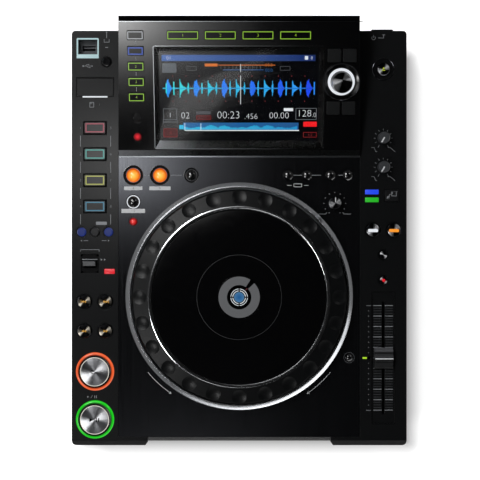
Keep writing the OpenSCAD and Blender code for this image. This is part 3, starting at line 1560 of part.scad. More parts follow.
module rear_sockets() {
    body_y = rear_y - 12;
    low = main_board_z + board_t;
    color("#a4a7aa") {
        for (x = rca_x) {
            translate([x - 6, body_y, low]) cube([12, 12, socket_at + 6 - low]);
            difference() {
                union() {
                    rod_y(x, rear_y - over, socket_at, rca_r + rca_step, rear_t + over);
                    rod_y(x, strip_back - over, socket_at, rca_r, rca_l + over);
                }
                rod_y(x, strip_back, socket_at, 1.6, rca_l + over);
            }
        }
        difference() {
            union() {
                translate([jack_x - 4.5, body_y - 2, low]) cube([9, 14, socket_at + 4 - low]);
                rod_y(jack_x, rear_y - over, socket_at, 3, rear_t + over);
            }
            rod_y(jack_x, body_y, socket_at, jack_r, strip_back - body_y + over);
        }
        socket_box(lan_x, 16, 13.5, 11.7, 8, 12, low);
        socket_box(device_x, 12, 11, 8.4, 7.8, 12, low);
        translate([device_x, strip_back - 7.5, socket_at]) cube([5.6, 11, 3.2], center = true);
        // mains inlet, on the panel itself
        translate([inlet_x, rear_y - 9, socket_at + 2]) difference() {
            cube([24, 22, 19], center = true);
            translate([0, 4, 0]) cube([17, 22, 11], center = true);
        }
        for (x = [-4, 4]) translate([inlet_x + x, strip_back - 13, socket_at + 2])
            cube([1.5, 12, 4], center = true);
    }
}

module socket_box(x, w, h, in_w, in_h, in_l, low) {
    difference() {
        union() {
            translate([x - w / 2, strip_back - 15, socket_at - h / 2]) cube([w, 15, h]);
            translate([x - w / 2, strip_back - 15, low]) cube([w, 12, socket_at - low]);
        }
        translate([x - in_w / 2, strip_back - in_l, socket_at - in_h / 2]) cube([in_w, in_l + over, in_h]);
    }
}

module power_button() {
    color("#141516") translate([power_at.x, 0, power_at.y]) {
        translate([-power_w / 2, rear_y - seat_gap, -power_h / 2])
            cube([power_w, rear_t + seat_gap + 2.7, power_h]);
        translate([-power_w / 2 - flange_w, rear_y - seat_gap - flange_t, -power_h / 2 - flange_w])
            cube([power_w + 2 * flange_w, flange_t, power_h + 2 * flange_w]);
        rod_y(0, rear_y - seat_gap - 8, 0, 3, 8);
    }
}

base_tray();
top_case();
deck_plate();
display_housing();
display_glass();
display_module();
jog_trim_ring();
jog_bearing();
jog_display();
rear_panel();
rear_sockets();
circuit_boards();
power_supply();
drive_frame();
slot_bezel();
feet();
screws();
lamp_lenses();
media_sockets();
fader_unit();
jog_wheel();
jog_plate();
play_button();
cue_button();
tempo_knob();
direction_lever();
selector_shaft();
selector_knob();
hot_cue_a();
hot_cue_b();
hot_cue_c();
hot_cue_d();
track_keys();
search_keys();
loop_in_button();
loop_out_button();
reloop_button();
beat_loop_button();
slip_button();
memory_keys();
delete_button();
jog_adjust_knob();
tempo_reset_button();
power_button();
eject_button();
touch_speed_knob();
release_speed_knob();
jog_mode_button();
sync_keys();
tempo_keys();
usb_stop_button();
bank_keys();
time_mode_button();
quantize_button();
source_keys();
menu_keys();
pad_keys();
sd_door();
turntable();
pickup_sled();
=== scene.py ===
# A tabletop disc player for a booth: finishes, lit parts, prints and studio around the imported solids.
import math
import random
import bpy
import bmesh
from mathutils import Matrix, Vector


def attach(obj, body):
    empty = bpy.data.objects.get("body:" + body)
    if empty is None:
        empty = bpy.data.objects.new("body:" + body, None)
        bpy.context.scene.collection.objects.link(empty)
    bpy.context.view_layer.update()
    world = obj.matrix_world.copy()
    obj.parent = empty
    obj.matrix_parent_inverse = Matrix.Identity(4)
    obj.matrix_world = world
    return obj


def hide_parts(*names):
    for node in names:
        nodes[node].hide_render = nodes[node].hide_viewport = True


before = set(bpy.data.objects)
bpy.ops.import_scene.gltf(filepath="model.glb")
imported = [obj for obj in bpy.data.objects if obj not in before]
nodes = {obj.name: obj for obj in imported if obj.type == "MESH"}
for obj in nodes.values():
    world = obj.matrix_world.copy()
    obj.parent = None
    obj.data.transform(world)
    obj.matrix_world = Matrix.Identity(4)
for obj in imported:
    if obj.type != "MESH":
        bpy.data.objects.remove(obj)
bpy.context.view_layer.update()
print("frame loaded,", len(nodes), "nodes")

# places in millimetres that several pieces share
stripX, jogY, faderY = 137.7, -59.2, -118.3
cueY, playY = -131.2, -177
loopInX, loopOutX, loopY = -101.2, -75.7, 56.3
adjustX, adjustY = 91.3, 29.4
selectorX, selectorV = 95.7, 64.5
sourceX, menuX, topRow, keyTop = -96.3, (-52.2, -17.4, 17.4, 52.2), 107.4, 1.8
body = {"deckZ": 80, "slopeY": 80, "slopeZ": 84, "tilt": 14.32, "lipY": 75, "lipZ": 82.5, "lipD": 5,
        "lipRise": 1.5}


def leaning(y, z, angle):
    # a frame whose x runs along the body's width and whose y runs up a slope
    return Matrix.Translation((0, y, z)) @ Matrix.Rotation(angle, 4, "X")


deckFrame = Matrix.Translation((0, 0, body["deckZ"]))
slopeFrame = leaning(body["slopeY"], body["slopeZ"], math.radians(body["tilt"]))
lipFrame = leaning(body["lipY"], body["lipZ"], math.atan2(body["lipRise"], body["lipD"]))
jogFrame = Matrix.Translation((0, jogY, 0))


# shapes: each returns a bmesh in millimetres, standing on z = 0

def rounded(shape, parts, offset, segments, affect="EDGES"):
    bmesh.ops.bevel(shape, geom=parts, offset=offset, segments=segments, profile=0.5, affect=affect,
                    material=-1)


def slab(w, d, h, corner=0, edge=0):
    shape = bmesh.new()
    bmesh.ops.create_cube(shape, size=1,
                          matrix=Matrix.Translation((0, 0, h / 2)) @ Matrix.Diagonal((w, d, h, 1)))
    if corner:
        rounded(shape, [e for e in shape.edges if abs(e.verts[0].co.z - e.verts[1].co.z) > h / 2], corner, 4)
    if edge:
        rounded(shape, [e for e in shape.edges if min(v.co.z for v in e.verts) > h * 0.99], edge, 2)
    return shape


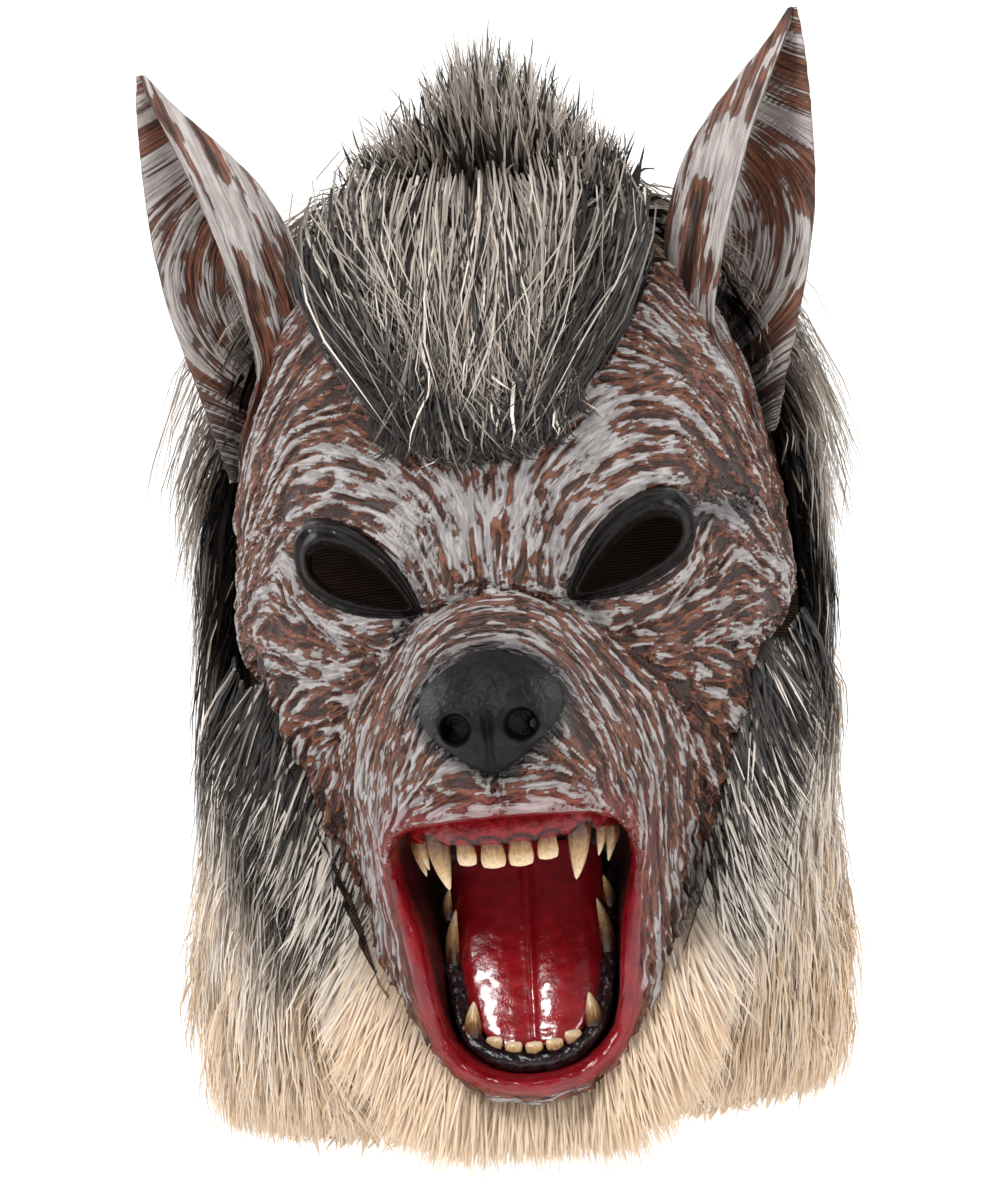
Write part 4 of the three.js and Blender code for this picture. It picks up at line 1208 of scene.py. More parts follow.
════════════════
§ **Task instructions**: Of the entries above, repeat exactly the lines from the line with "base_tray();" through the line with "nodes[node].hide_render = nodes[node].hide_viewport", both of them included.

§ **Solution**:
base_tray();
top_case();
deck_plate();
display_housing();
display_glass();
display_module();
jog_trim_ring();
jog_bearing();
jog_display();
rear_panel();
rear_sockets();
circuit_boards();
power_supply();
drive_frame();
slot_bezel();
feet();
screws();
lamp_lenses();
media_sockets();
fader_unit();
jog_wheel();
jog_plate();
play_button();
cue_button();
tempo_knob();
direction_lever();
selector_shaft();
selector_knob();
hot_cue_a();
hot_cue_b();
hot_cue_c();
hot_cue_d();
track_keys();
search_keys();
loop_in_button();
loop_out_button();
reloop_button();
beat_loop_button();
slip_button();
memory_keys();
delete_button();
jog_adjust_knob();
tempo_reset_button();
power_button();
eject_button();
touch_speed_knob();
release_speed_knob();
jog_mode_button();
sync_keys();
tempo_keys();
usb_stop_button();
bank_keys();
time_mode_button();
quantize_button();
source_keys();
menu_keys();
pad_keys();
sd_door();
turntable();
pickup_sled();
=== scene.py ===
# A tabletop disc player for a booth: finishes, lit parts, prints and studio around the imported solids.
import math
import random
import bpy
import bmesh
from mathutils import Matrix, Vector


def attach(obj, body):
    empty = bpy.data.objects.get("body:" + body)
    if empty is None:
        empty = bpy.data.objects.new("body:" + body, None)
        bpy.context.scene.collection.objects.link(empty)
    bpy.context.view_layer.update()
    world = obj.matrix_world.copy()
    obj.parent = empty
    obj.matrix_parent_inverse = Matrix.Identity(4)
    obj.matrix_world = world
    return obj


def hide_parts(*names):
    for node in names:
        nodes[node].hide_render = nodes[node].hide_viewport = True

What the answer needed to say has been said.